For writers one of the most infuriating features of words is that they grow stale. This is true of images, too. What was yesterday a striking phrase that offered a new perspective will tomorrow be a tired cliché on whose meaning no one reflects. This process is speeded up by advertisers who constantly look for fresh images and words to dispose people kindly to the products that they sell. Think of the image of a sweet elderly couple bathed in golden autumnal light on almost every brochure for nursing homes or insurance. Or of the fair haired, blue eyed boy with a computer under one arm and a tennis racket in the other who decorates promotional material for schools, accompanied by words in the same enticing key.
I don’t object to this commodification of words and images. But it does constantly challenge writers and speakers to find fresh words for fresh insights into reality. This is especially true of religious language which attempts to catch a reality whose experience lies beyond words. St Paul stretches words and images to the limit when describing the significance of Christ. The stories and images of the Book of Revelation and the Gospels also take words beyond where they comfortably fit. To describe Jesus’ tortured execution as the source of life is a hard ask.

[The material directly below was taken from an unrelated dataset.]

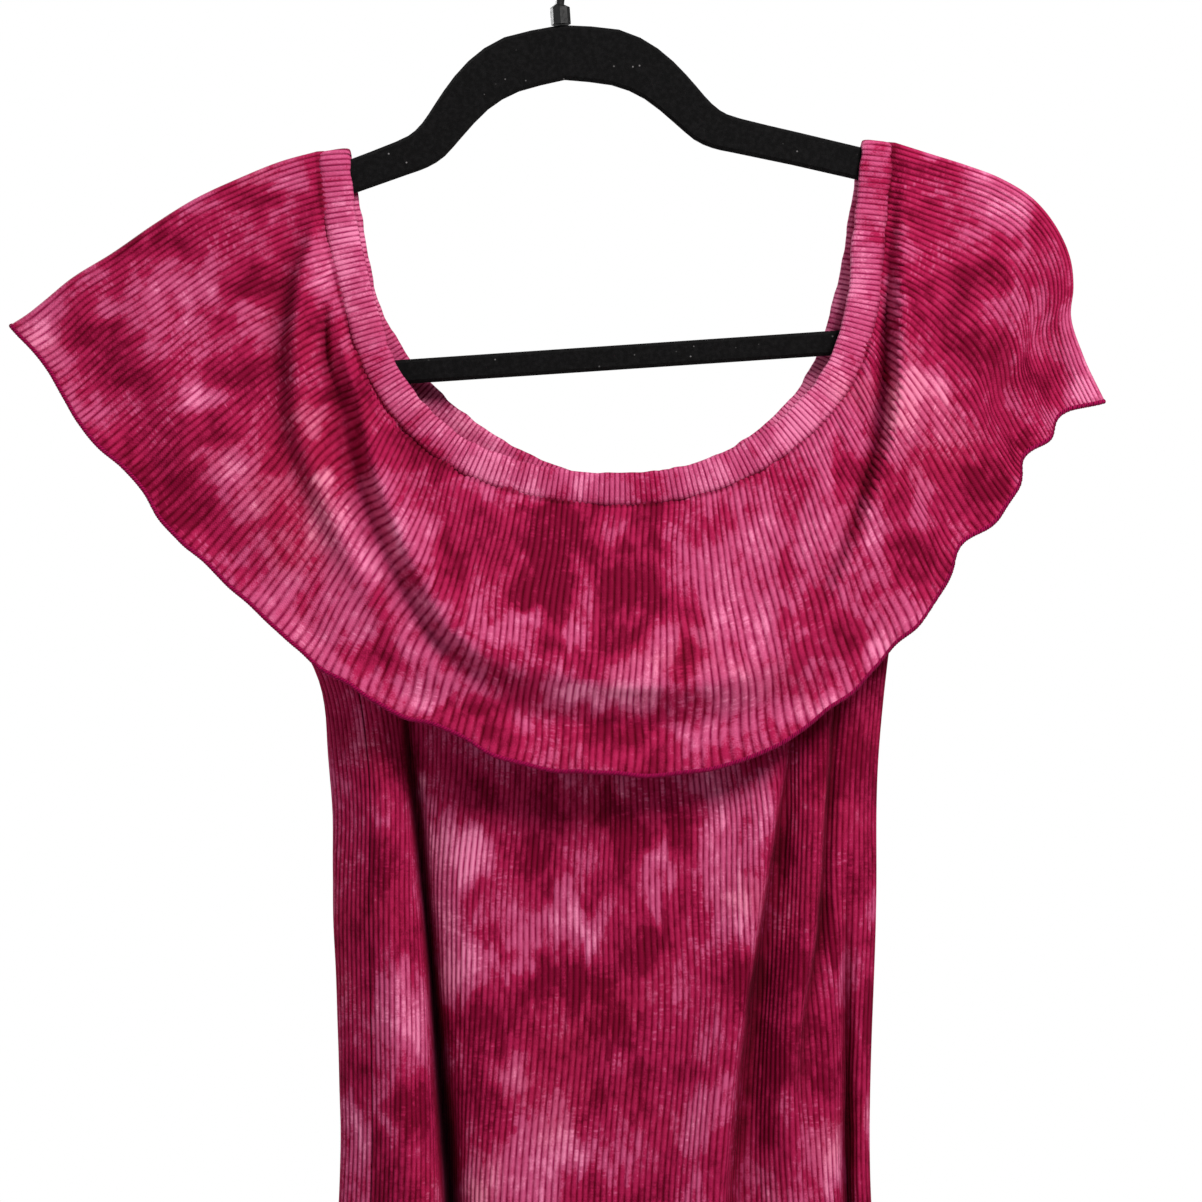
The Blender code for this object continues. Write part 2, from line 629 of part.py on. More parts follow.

When freshly minted, images like redemption, sacrifice and atonement were vivid and startling. Later, however, the images dulled and the words described a doctrine, not a startling insight.

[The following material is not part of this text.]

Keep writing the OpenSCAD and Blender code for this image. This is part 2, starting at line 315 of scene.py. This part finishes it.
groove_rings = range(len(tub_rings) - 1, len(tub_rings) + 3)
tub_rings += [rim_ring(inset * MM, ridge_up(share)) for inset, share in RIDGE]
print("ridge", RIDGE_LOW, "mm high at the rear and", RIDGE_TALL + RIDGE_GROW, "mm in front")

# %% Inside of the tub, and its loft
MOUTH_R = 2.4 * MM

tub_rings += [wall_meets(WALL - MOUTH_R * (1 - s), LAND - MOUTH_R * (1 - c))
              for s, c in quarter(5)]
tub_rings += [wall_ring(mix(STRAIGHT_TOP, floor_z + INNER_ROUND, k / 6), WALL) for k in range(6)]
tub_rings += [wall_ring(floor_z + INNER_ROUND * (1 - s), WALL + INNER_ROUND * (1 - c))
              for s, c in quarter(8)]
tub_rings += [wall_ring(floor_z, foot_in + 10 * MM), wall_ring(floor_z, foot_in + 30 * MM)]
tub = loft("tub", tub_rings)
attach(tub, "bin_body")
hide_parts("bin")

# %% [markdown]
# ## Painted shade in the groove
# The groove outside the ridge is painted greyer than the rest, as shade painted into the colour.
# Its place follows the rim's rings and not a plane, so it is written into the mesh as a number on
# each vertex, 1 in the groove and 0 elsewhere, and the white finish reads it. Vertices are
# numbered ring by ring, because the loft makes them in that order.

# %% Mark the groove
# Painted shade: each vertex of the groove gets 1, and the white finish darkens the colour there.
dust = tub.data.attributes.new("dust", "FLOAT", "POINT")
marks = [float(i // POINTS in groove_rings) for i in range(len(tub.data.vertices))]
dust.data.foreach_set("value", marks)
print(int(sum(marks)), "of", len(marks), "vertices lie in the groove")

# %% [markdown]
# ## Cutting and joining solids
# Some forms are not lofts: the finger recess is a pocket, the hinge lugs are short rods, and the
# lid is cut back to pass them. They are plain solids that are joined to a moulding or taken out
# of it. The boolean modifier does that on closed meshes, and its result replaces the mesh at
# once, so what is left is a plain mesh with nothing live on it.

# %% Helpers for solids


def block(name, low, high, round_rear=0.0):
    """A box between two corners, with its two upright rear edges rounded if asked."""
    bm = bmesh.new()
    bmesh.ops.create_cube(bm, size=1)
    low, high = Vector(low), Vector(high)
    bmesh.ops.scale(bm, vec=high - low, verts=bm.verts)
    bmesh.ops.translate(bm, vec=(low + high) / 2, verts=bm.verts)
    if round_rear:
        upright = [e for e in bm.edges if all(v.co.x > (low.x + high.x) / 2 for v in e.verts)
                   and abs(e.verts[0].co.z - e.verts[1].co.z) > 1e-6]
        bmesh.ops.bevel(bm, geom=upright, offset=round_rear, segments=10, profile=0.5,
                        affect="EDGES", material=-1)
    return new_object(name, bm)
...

The images and language of Christmas have grown particularly weary. As it has become a public rather than a religious celebration, the words associated with it have been commodified to sell food and drink, all kinds of trinkets as presents, and a generalised bonhomie as the appropriate mood. Even the cards that put Christ back into Christmas make the manger a nice place, remove the dirt and smells that go with cattle, shepherds, camel travellers and two young people seeking shelter after a long journey. For people who do it hard, the language, the gift-giving and the feasting cannot but remind them of their exclusion.
If we want to renew religious language and images we must begin with attention to the words we currently use, noticing their resonance as well as their meaning. It is then important for the language of prayer and reflection to be grounded in deep contemporary experience.